Privately, some Democratic strategists have seized on it as a physical manifestation of what they say is a deeper truth: Mr. Romney, whose fortune is pegged at around $200 million, is not like most Americans. (Democrats know the political power of hair: a $400 wash and trim undercut John Edwards’s populist message in 2007.)
A certain segment of the political world seems riveted by the topic. During a Republican presidential debate in Michigan two weeks ago, blogs and Twitter feeds suddenly lighted up with commentary: a few errant strands of hair had appeared to drape over Mr. Romney’s forehead.

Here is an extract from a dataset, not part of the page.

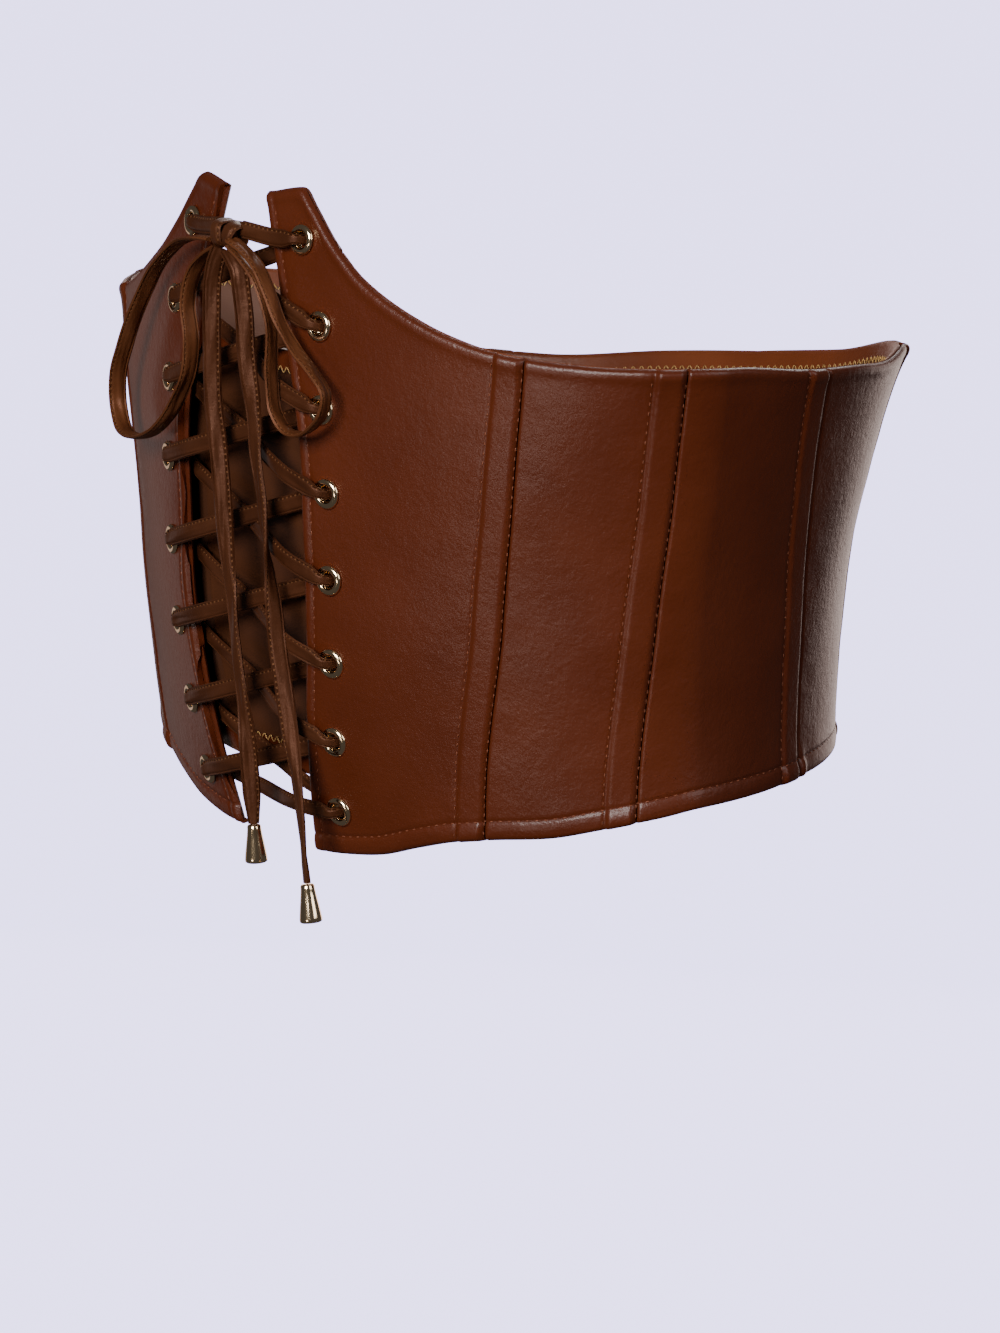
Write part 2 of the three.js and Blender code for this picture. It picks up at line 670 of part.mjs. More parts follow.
function addBow() {
  const knot = new THREE.SphereGeometry(1, 12, 8);
  knot.deleteAttribute('normal');
  knot.deleteAttribute('uv');
  const ball = facingOut(mergeVertices(knot, 1e-4));
  const mesh = addPiece('bow_knot', ball, laceCloth);
  mesh.scale.copy(knotHalfSize);
  mesh.position.copy(knotPlace);

  // A loop's width runs straight out from the belt.
  const outFromBelt = (point) => new THREE.Vector3(point.x / waistHalfWidth, -1, 0).normalize();
  const routes = { bow_loop_left: leftLoopRoute, bow_loop_right: rightLoopRoute };
  for (const [name, route] of Object.entries(routes)) {
    const points = route.map((place) => new THREE.Vector3(...place));
    addPiece(name, laceBody(points.map((point) => flatStation(point, outFromBelt(point)))), laceCloth);
  }
}

function addTail(side, route) {
  const acrossAt = (degrees) => {
    const angle = THREE.MathUtils.degToRad(degrees);
    return new THREE.Vector3(Math.cos(angle), Math.sin(angle), 0);
  };
  const stations = route.map(([x, y, z, degrees]) => (
    flatStation(new THREE.Vector3(x, y, z), acrossAt(degrees))
  ));
  const foot = stations[stations.length - 1];
  foot.width = cordEndTop * 2;
  addPiece(`lace_tail_${side}`, laceBody(stations), laceCloth);

  const halfLength = cordEndLength / 2;
  const bell = new THREE.LatheGeometry([
    new THREE.Vector2(0, -halfLength),
    new THREE.Vector2(cordEndBottom * 0.84, -halfLength),
    new THREE.Vector2(cordEndBottom, -halfLength * 0.89),
    new THREE.Vector2(cordEndBottom * 0.93, -halfLength * 0.54),
    new THREE.Vector2(cordEndTop * 1.12, halfLength * 0.7),
    new THREE.Vector2(cordEndTop, halfLength * 0.92),
    new THREE.Vector2(cordEndTop * 0.79, halfLength),
    new THREE.Vector2(0, halfLength),
  ], eyeletSides);
  bell.deleteAttribute('normal');
  bell.deleteAttribute('uv');
  const before = stations[stations.length - 2].point;
  const along = before.clone().sub(foot.point).normalize();
  const mesh = addPiece(`cord_end_${side}`, facingOut(mergeVertices(bell, 1e-4)), brass);
  mesh.quaternion.setFromUnitVectors(new THREE.Vector3(0, 1, 0), along);
  mesh.position.copy(foot.point).addScaledVector(along, -halfLength - fitGap);
}

addPanels();
addChannels();
addInnerLayer();
addLacingFlap();
addEyelets();
addLace();
addBow();
addTail('left', leftTailRoute);
addTail('right', rightTailRoute);

export default belt;
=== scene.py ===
import math

import bpy
import numpy as np
from mathutils import Matrix, Vector


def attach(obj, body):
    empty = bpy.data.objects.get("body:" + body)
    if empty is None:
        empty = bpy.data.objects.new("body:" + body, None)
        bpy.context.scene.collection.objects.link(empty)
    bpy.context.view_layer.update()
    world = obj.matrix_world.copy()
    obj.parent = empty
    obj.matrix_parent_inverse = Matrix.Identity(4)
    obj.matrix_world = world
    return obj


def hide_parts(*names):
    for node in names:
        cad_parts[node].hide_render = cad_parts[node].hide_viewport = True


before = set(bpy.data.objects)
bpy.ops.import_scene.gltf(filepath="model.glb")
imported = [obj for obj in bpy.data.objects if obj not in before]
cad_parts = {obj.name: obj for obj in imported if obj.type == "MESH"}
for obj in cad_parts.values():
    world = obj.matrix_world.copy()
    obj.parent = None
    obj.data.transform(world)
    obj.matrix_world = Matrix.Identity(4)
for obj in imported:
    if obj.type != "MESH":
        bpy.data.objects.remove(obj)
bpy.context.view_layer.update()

MM = 0.001

# Camera, at the angle of the photograph

CAMERA_PLACE = (1.100, -0.841, 0.273)
CAMERA_AZIMUTH = math.radians(52.82)
CAMERA_ELEVATION = math.radians(12.76)
CAMERA_ROLL = math.radians(-0.78)
LENS = 134.8
SENSOR = 36


def add_object(name, data):
    obj = bpy.data.objects.new(name, data)
    bpy.context.scene.collection.objects.link(obj)
    return obj


def aim_camera():
    """Puts the camera where the photograph was taken from."""
    turn = (
        Matrix.Rotation(CAMERA_AZIMUTH, 3, "Z")
        @ Matrix.Rotation(math.pi / 2 - CAMERA_ELEVATION, 3, "X")
        @ Matrix.Rotation(CAMERA_ROLL, 3, "Z")
    )
    data = bpy.data.cameras.new("camera")
    data.lens = LENS
    data.sensor_width = SENSOR
    data.clip_start = 0.05
    data.clip_end = 100
    camera = add_object("camera", data)
    camera.rotation_mode = "QUATERNION"
    camera.location = CAMERA_PLACE
    camera.rotation_quaternion = turn.to_quaternion()
    bpy.context.scene.camera = camera


aim_camera()

# Sizes, in millimetres

WAIST_HALF_WIDTH = 116
FRONT_DEPTH = 68.5
BACK_DEPTH = 102
WIDEST_LINE_FORWARD = 29
FRONT_SQUARENESS = 1.7
BACK_SQUARENESS = 2.2
PEAK_HEIGHT = 106
CORNER_DROP = 76.5
LEATHER = 1.6
LINING = 1.0
LAYER_GAP = 0.5
WALL = LEATHER + LAYER_GAP + LINING
SEAM_GAP = 0.3
FACING_WIDTH = 25
LINING_SET_BACK = 1
TOP_FACING = 5
HEM_FACING = 7
CHANNEL_START = 0.6
CHANNEL_END = 8.6
EDGE_ROLL = 1.4
FACING_ROLL = 0.8
HEM_STITCH = 5.4
EDGE_STITCH = 3.6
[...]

“Switched to CNBC in HD to confirm a 7th Romney hair straying down,” Rick Klein, a political analyst and senior editor at ABC News, posted on Twitter.
Esquire magazine registered its disapproval. “Romney’s hair has officially lost its glory,” tut-tutted one of its bloggers.
Interviews with voters on the campaign trail suggest that, if anything, Mr. Romney’s age-defying hair is an asset, especially with women.
At a recent campaign stop in Manchester, N.H., Caroline Cagan acknowledged a weakness for his lush locks.
“A lot of people would pay a lot of money to have hair like that,” said Ms. Cagan, a local Chamber of Commerce member. “It projects youth. And, honestly, you can’t help but think that people with good hair are in good health.”
Diane Godbout, a retiree who attended the same event, put it in simpler terms: “It’s very presidential.”
Mr. de Magistris, a political independent who plans to vote for Mr. Romney, insists his customer has the best tresses in the Republican field, an advantage for which he proudly takes credit.
“I don’t think he will call me from the White House and say, ‘Come down and cut my hair,’ ” Mr. de Magistris said, with a hint of resignation.
“But if he does call,” he said, “I will come.”